Tek tek tecrit uygulamaları ile genel anlamda infaz koşullarının yarattığı ihlallerin insan haklarına uygun hale getirilmesine dair kanundan kaynaklanan araştırma yetkisi ve sorumluluklar yerine getirilmediğinin, tecrit uygulamaları belli bir dönemin aksine süreklileşerek derinleştiği, geçmişten bu yana olduğu gibi sistematik hale geldiği belirtilen metinde, bu aykırılıkları önleme sorumluğunun yerine getirilmediği ve reddedildiği ifade edildi. Başvuruların reddinde, görevin kötüye kullanılması suçunun işlendiğinin paylaşıldığı metinde, “Ancak bu konuda da herhangi bir kaygının güdülmemesi, taleplerimize rağmen sorumlular hakkında işlem yapılmaması yargı ve hükümet arasındaki ‘güven ilişkisini’ gözler önüne sermekte, tarafsız ve bağımsız yargı ilkesi ihlal edilerek, hukuka olan güven yerle bir edilmektedir” diye belirtildi.

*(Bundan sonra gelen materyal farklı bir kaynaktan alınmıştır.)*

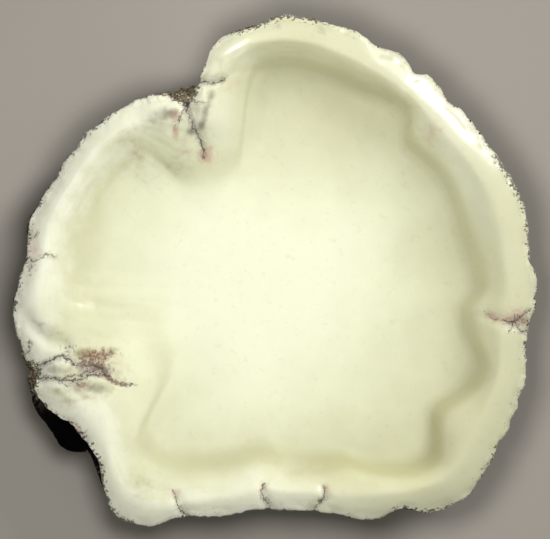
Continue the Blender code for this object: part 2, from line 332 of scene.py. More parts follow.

BİNLERCE KİŞİ AÇLIK GREVİNDE

Türkiye’deki tüm cezaevlerinde binlerce tutuklunun İmralı tecrit uygulamalarına karşı süresiz-dönüşümlü açlık grevinde bulunduğuna işaret edilen başvuru metininde, “2019 yılında yaşanan açlık grevleri ile ilgili olarak Adalet Bakanlığı ile hükümet yetkililerinin Komiteniz üyeleri eşliğinde kamuoyuna yaptığı açıklamalar hafızlarda tazedir. Ancak bugün İmralı’da daha ağır koşulların olması, yapılan bu açıklamaların hukuki ve siyasi sorumluluklarının aksine hareket edildiğini göstermektedir” ifadeleri kullanıldı. 

HUKUKÇULAR TECRİDE KARŞI 

Öcalan’a uygulanan tecridi kabul edilemez bulan 768 Türkiyeli avukat ve hukukçunun imza kampanyası başlattığı aktarılan metinde, hukukçuların temel hakların sağlanması için yetkilileri göreve çağırdığı kaydedildi. Hükümetin politik olarak tecrit koşullarını sürdürdüğüne, cezaevi idaresi ve Adalet Bakanlığının hukuka uygun davranmak yerine tecrit politikasına uygun davrandığına ve yargının da bu uygulamada ayrı bir baskı aracı olarak kullanıldığına dikkat çekilen başvurunun devamında şöyle denildi: “İmralı mutlak tecridinin çok boyutlu ve kapsamlı olduğunu ortaya koymaktadır. Söz konusu uygulamalar insan onurunun hiçe sayıldığı asgari şiddet eşiğini de aşan uygulamalardır.

İNSANLIK DIŞI MUAMELE

Bu yönüyle dış dünya ile her türlü iletişim kanallarının kapatılması, avukat ve vasi ziyaret yasağı olmamasına rağmen bunların sistematik bir şekilde engellenmesi, aile görüşmelerinin orantısız, ilgisiz ve hukuka aykırı kararlarla engellenmesi, haberleşme hakkının ortadan kaldırılması ile temel hak ve özgürlüklerinin kullanılmasına izin verilmemesi, aile bağlarının kurulmasına ve geliştirilmesine mani olunması, kişinin maddi ve manevi bütünlüğünü koruma ve geliştirme şeklindeki anayasal haklarının görmezden gelinmesi, bu konulardaki devlet yükümlülüğünün kasıtlı bir şekilde ihlal edilmesi insanlık dışı ceza ve muamele olarak kayda geçmektedir”

TALEPLER

Asrın Hukuk Bürosu başvurusunda, işkence ve kötü muamele uygulamalarının son bulması için şu taleplerin karşılanması için CPT'yi göreve çağırdı: 

“* Komitenizin acil bir şekilde İmralı Adası'na ziyaret gerçekleştirmesi,

* Avukat ziyaretinin derhal gerçekleştirilmesi ve devamlılığının sağlanması,

* Aile ve vasi ziyaretlerinin gerçekleştirilmesi ve devamlılığının sağlanması ile hukuka aykırı disiplin cezaları ile engellenmesine son verilmesinin sağlanması,

* Ziyaret haklarının tesis edilmesine paralel bir şekilde rutin telefon haklarının yerine getirilmesi,

* Mektup ve faks gibi iletişim araçları önündeki tüm engellere son verilmesinin sağlanması,

* Gazete, dergi ve kitaplar ile ilgili fiili veya hukuka aykırı uygulamaların son bulmasının sağlanması,

* İşkence, insanlık dışı ve kötü muamele koşullarını ortadan kaldıracak zorlayıcı tedbir ve prosedürlerin işletilip alınması ivedilikle talep olunur."